The stock market plays an important role in the broader financial market and the economy. They’re so tightly connected that investors confused the stock market and the economy during the Roaring Twenties. Even though the recessions began in August 1929, people were buying stocks up until October 1929.
If you don’t want the same to happen to you, then it’s time to learn more about the stock market.
A quick history of the stock market
Simply speaking, the stock market is where securities are traded. The first time people were brought together to exchange securities was in the 18th-19th century. At the time, there was an increase in military spending, which created the need for additional funding. For this purpose, the first stock exchange started issuing bonds.
Today, the global financial stock totals more than $118 trillion and continues to grow. And the United States, Asia-Pacific, and Europe account for the biggest trading volume.
Function and purpose of the stock market
The stock market redistributes capital to the most promising sectors of the economy. Companies use the stock market as a way to raise funds to develop and expand their operations. The stock market also helps to:
- Facilitate the exchange of securities
- Provide liquidity
- Measure the health of the economy
- Spread equity
If it weren’t for the stock market, companies and traders would need to put ads in newspapers or post them online to find investors. This would make dealing in shares inefficient and practically pointless. Traders would also have no reliable entity to fulfill and process their transactions.
How is the stock market structured?
Broadly speaking, the stock market consists of investors, brokers, and regulatory authorities. Brokers execute orders by investors, and regulatory authorities ensure that all commitments are met.
There are different types of corporate governance systems:
- The Anglo-Saxon model, where non-banking institutions act as brokers
- The German model, where banks perform brokerage services
- And the mixed model
Shares are first issued through IPOs on the private market. But the majority of trading is done through the secondary market — public exchanges. Some of the largest exchanges are the New York Stock Exchange (market cap: $26.64 trillion), Nasdaq (market cap: $23.46 trillion), and the Shanghai Stock Exchange (market cap: $7.63 trillion).

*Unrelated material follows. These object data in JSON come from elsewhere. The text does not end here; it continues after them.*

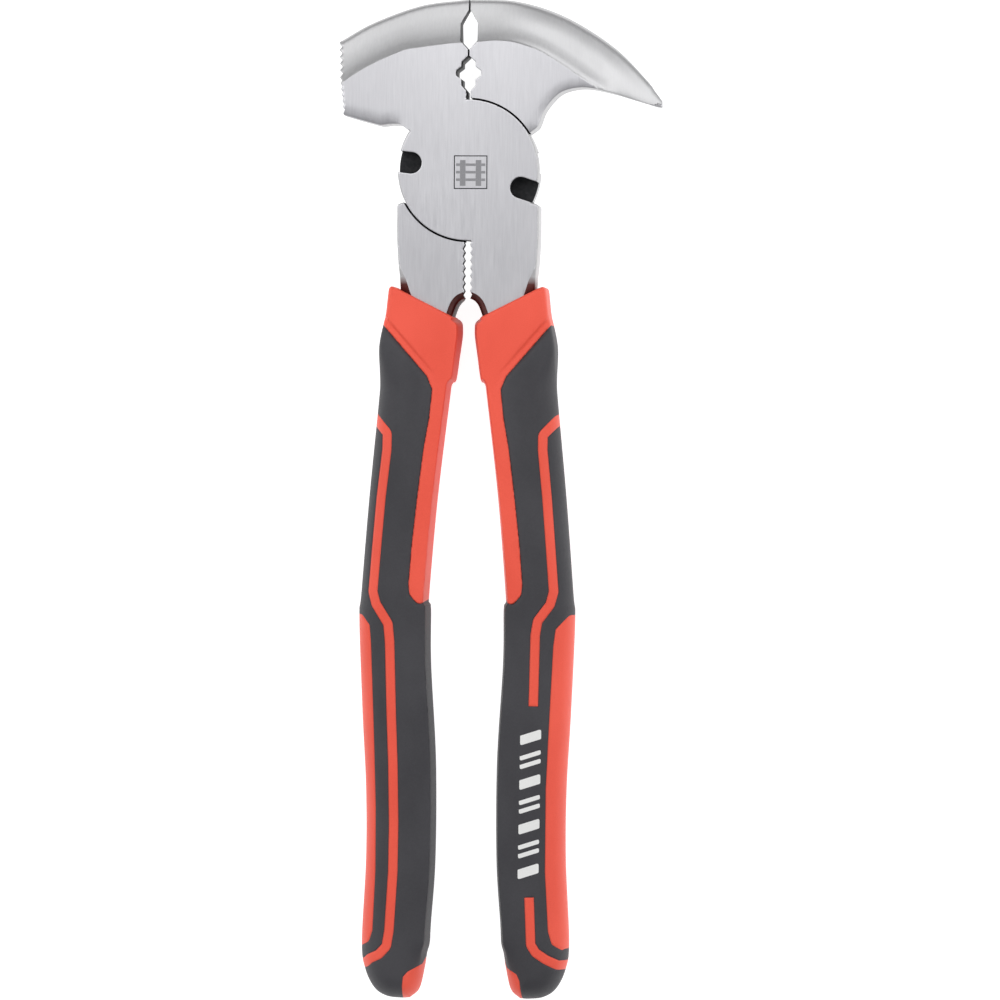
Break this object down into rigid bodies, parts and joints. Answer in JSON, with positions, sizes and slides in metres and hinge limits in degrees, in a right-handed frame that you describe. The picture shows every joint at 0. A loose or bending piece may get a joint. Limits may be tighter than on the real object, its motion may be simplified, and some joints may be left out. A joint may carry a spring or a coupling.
{
  "type": "fencing pliers",
  "caption": "Fencing pliers with a serrated hammer face, a curved pick, wire jaws and rim cutters on a lapped pivot joint, and soft two-colour moulded grips.",
  "frame": {"origin": "on the pivot's axis, at the rear face of the joint", "axes": "+Y towards the head, along the tool; +Z out of the front face, with the tool lying on its back; +X towards the pick"},
  "size_m": [0.0866, 0.2672, 0.0184],
  "materials": {
    "forged_steel": "ground flats with fine straight brush lines, smoother bevels, blackened inner walls",
    "rivet_steel": "ground flush",
    "red_grip": "satin moulded",
    "dark_grip": "fine matte moulded texture"
  },
  "bodies": {
    "rear": {"rear_half": "forged_steel", "left_grip_core": "red_grip", "left_grip_cover": "dark_grip"},
    "front": {"front_half": "forged_steel", "pivot_rivet": "rivet_steel", "right_grip_core": "red_grip", "right_grip_cover": "dark_grip"}
  },
  "joints": [
    {"name": "pivot", "type": "hinge", "parent": "rear", "child": "front", "pos_m": [0, 0, 0], "axis": [0, 0, 1], "range_deg": [0, 50]}
  ]
}
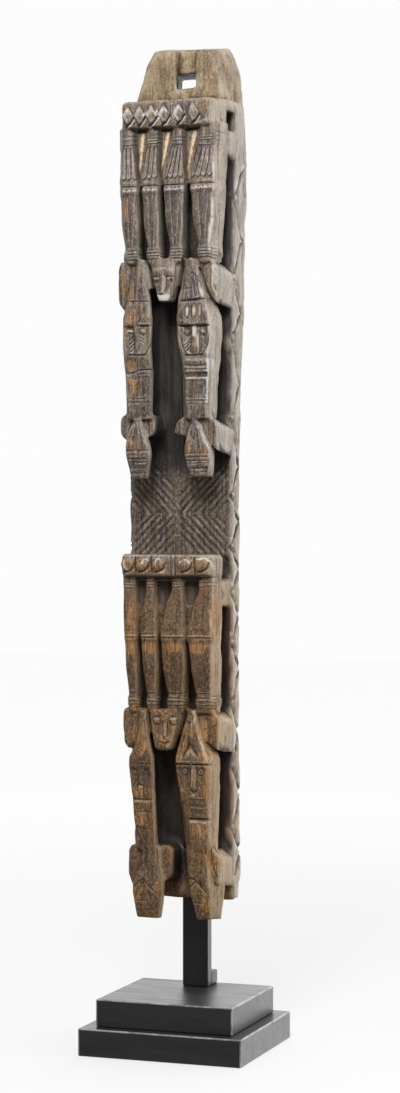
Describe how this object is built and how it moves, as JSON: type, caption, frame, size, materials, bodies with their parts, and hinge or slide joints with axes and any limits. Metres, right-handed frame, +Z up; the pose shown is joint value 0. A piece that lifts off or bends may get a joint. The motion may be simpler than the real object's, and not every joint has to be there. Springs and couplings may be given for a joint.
{
  "type": "carved wooden column on a stand",
  "caption": "Carved wooden column: fluted legs and mask-like heads stand free of a tall board with a pierced tenon, held by a flat bar on a stepped black plinth.",
  "frame": {"origin": "centre of the underside of the lower plinth tier", "axes": "+Z up along the column, -Y out of its carved face, +X to the right of someone facing it"},
  "size_m": [0.25, 0.23, 1.477],
  "materials": {
    "carved_wood": "old weathered hardwood, dark grey-brown patina with worn orange-brown edges",
    "plinth_black": "satin black paint",
    "bar_black": "satin black paint"
  },
  "bodies": {
    "root": {"carved_column": "carved_wood", "plinth_lower_tier": "plinth_black", "plinth_upper_tier": "plinth_black", "support_bar": "bar_black", "bar_foot_block": "bar_black"}
  },
  "joints": []
}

Other classifications of the stock market can be done by:
- Types of securities: shares, bonds, and derivative financial instruments
- Issuers: companies and governments
- Types of transactions: spots, forwards, etc.
- Sectors: energy, materials, industrials, healthcare, etc.
What affects stock values, and how can you profit from price changes?
What makes stock prices go up and down? It is a combination of:
- Supply and demand
- Company health
- Economy
- Trader sentiment
- Current market trends
And finally, how do traders get returns? The first source is dividends — Berkshire Hathaway collected more than $5 billion in dividend income last year. The second is by selling assets — in Q4, Berkshire sold 11.4 million shares of ABBV stock worth over $1.5 billion.
The benefit of investing in securities is that the potential returns can exceed the initial investment by many times. However, remember that it is highly risky.